▼

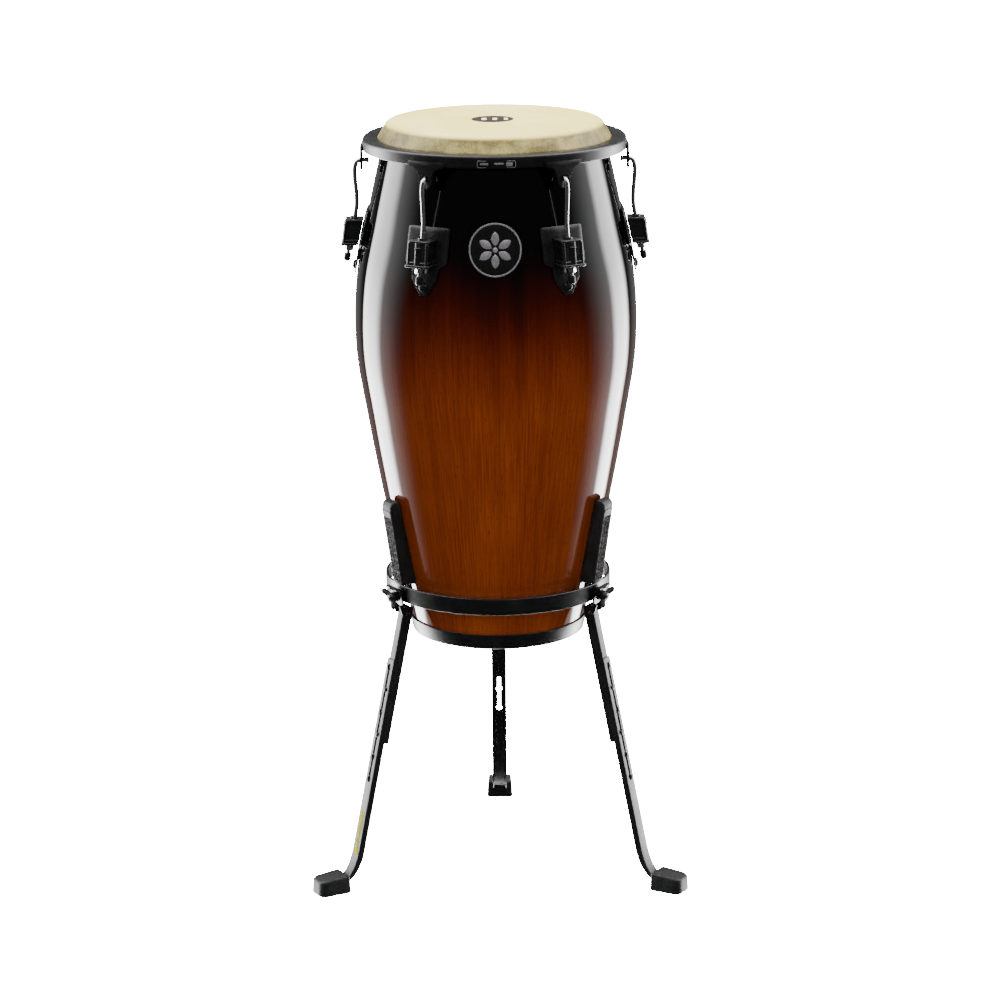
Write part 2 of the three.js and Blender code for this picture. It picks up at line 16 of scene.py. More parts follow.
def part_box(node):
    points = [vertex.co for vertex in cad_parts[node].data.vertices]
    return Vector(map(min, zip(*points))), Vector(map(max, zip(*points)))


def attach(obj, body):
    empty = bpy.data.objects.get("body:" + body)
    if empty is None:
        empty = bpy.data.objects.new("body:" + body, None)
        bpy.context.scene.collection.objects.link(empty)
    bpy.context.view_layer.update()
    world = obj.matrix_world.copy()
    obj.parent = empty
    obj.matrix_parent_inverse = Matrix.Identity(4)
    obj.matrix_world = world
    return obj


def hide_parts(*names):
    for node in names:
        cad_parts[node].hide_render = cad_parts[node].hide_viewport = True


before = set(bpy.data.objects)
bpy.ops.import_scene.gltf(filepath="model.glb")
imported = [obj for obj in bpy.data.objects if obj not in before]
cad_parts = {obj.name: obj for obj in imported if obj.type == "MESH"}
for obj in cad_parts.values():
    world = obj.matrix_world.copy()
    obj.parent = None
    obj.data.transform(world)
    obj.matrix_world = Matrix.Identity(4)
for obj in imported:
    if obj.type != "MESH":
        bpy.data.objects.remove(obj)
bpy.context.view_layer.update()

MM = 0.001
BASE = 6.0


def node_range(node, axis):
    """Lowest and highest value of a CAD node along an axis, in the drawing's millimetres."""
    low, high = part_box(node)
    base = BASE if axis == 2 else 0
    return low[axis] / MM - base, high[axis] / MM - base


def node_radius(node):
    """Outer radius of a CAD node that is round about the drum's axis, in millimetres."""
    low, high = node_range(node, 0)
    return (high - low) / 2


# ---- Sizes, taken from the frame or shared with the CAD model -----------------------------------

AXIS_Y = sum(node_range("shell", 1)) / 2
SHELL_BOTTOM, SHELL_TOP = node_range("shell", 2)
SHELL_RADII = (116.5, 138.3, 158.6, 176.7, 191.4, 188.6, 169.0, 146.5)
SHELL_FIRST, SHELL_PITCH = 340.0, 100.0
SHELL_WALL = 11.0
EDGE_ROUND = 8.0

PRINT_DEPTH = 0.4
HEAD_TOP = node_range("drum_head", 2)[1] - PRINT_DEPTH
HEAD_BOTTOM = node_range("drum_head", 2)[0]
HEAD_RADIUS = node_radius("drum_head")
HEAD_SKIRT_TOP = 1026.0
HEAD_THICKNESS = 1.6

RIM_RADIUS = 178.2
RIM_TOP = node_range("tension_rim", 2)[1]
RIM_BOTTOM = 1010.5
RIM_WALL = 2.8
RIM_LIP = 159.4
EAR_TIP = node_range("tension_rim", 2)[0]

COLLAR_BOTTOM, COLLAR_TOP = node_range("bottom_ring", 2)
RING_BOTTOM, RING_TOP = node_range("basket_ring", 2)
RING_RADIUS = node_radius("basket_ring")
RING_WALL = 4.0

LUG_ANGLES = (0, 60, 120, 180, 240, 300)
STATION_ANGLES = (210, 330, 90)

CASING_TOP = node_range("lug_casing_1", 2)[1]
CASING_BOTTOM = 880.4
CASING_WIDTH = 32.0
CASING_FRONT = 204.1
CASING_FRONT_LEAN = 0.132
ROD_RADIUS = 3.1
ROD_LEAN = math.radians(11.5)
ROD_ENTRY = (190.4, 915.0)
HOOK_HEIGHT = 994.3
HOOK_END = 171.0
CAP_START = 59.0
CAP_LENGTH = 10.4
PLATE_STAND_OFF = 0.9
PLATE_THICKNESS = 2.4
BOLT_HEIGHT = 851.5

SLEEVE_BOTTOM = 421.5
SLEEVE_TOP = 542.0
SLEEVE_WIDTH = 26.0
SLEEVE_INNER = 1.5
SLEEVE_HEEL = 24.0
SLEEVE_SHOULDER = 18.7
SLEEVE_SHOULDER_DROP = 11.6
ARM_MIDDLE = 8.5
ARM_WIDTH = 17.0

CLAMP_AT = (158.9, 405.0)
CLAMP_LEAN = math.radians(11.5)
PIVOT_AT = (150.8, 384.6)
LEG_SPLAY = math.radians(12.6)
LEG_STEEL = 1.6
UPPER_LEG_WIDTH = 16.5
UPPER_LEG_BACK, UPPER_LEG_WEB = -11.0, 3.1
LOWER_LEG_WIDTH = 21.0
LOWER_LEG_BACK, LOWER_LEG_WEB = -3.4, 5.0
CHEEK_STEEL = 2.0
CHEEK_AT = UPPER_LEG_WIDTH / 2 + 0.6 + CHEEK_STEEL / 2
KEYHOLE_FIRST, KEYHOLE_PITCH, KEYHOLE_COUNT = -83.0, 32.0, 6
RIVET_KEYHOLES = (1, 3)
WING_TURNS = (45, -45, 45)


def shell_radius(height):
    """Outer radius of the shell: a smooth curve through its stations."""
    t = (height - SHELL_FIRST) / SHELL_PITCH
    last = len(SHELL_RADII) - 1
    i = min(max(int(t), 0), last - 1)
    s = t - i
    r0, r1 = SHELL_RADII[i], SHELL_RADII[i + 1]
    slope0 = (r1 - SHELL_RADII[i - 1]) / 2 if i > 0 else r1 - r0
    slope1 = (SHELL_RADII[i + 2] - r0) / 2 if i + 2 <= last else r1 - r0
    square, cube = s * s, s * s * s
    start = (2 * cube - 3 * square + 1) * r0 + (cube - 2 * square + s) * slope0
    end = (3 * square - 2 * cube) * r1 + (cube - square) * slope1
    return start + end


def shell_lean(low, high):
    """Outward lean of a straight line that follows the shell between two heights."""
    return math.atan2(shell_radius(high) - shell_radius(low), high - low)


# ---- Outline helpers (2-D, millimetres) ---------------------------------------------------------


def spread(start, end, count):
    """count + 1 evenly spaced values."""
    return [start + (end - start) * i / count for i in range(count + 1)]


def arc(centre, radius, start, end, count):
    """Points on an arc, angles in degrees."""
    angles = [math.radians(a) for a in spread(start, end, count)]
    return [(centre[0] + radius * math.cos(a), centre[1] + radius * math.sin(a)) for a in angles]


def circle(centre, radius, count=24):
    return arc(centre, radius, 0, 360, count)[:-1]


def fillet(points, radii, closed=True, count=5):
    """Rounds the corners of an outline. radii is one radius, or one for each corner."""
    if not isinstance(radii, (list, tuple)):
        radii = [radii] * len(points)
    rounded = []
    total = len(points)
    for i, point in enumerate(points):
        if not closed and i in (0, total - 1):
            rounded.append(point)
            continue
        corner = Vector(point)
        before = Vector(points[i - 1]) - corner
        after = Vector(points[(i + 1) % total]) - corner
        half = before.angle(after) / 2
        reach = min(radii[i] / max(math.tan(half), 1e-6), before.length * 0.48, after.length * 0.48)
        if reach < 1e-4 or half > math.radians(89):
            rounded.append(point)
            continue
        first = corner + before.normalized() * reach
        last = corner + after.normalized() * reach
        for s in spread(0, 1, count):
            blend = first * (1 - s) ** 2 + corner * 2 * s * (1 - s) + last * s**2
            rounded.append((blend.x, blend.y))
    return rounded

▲

▶ [Aim]:
Lines from the beginning of the data above through the line containing "obj.matrix_parent_inverse = Matrix.Identity(4)" are to be returned exactly, and no others.

▶ [Right answer]:
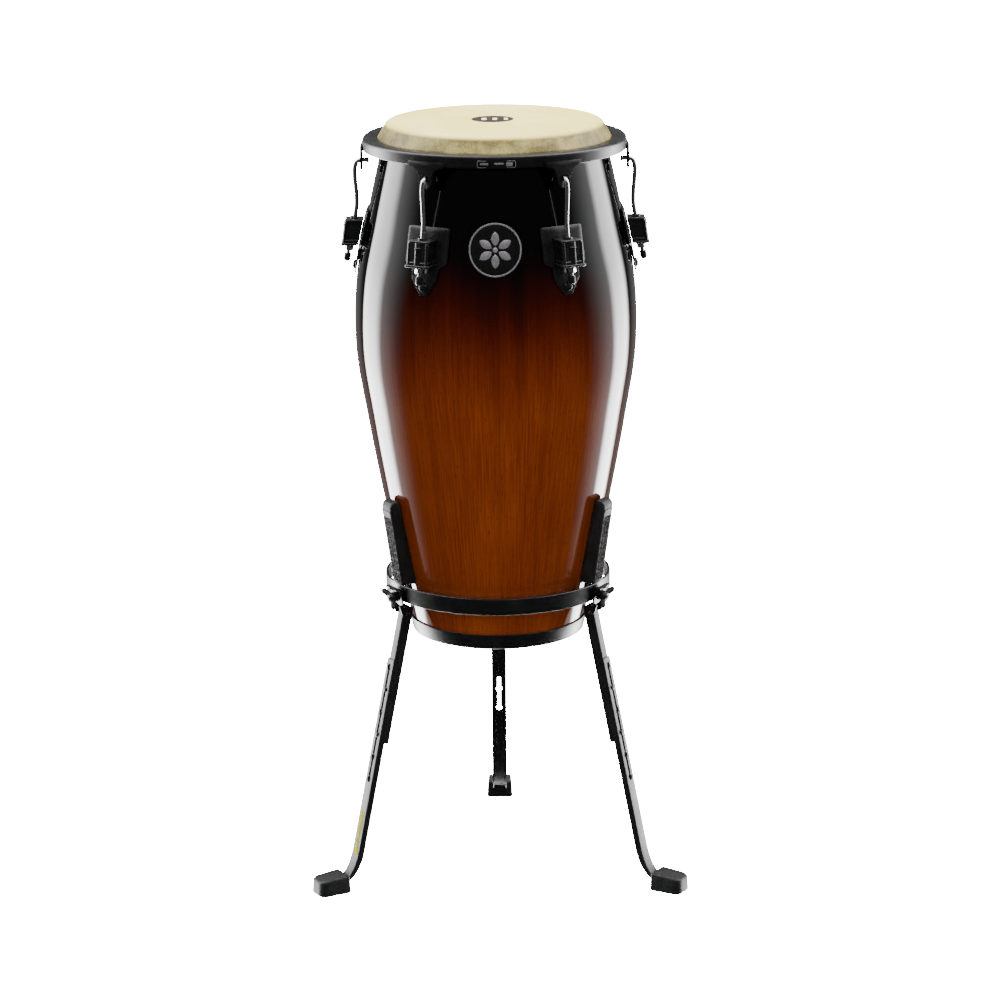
Write part 2 of the three.js and Blender code for this picture. It picks up at line 16 of scene.py. More parts follow.
def part_box(node):
    points = [vertex.co for vertex in cad_parts[node].data.vertices]
    return Vector(map(min, zip(*points))), Vector(map(max, zip(*points)))


def attach(obj, body):
    empty = bpy.data.objects.get("body:" + body)
    if empty is None:
        empty = bpy.data.objects.new("body:" + body, None)
        bpy.context.scene.collection.objects.link(empty)
    bpy.context.view_layer.update()
    world = obj.matrix_world.copy()
    obj.parent = empty
    obj.matrix_parent_inverse = Matrix.Identity(4)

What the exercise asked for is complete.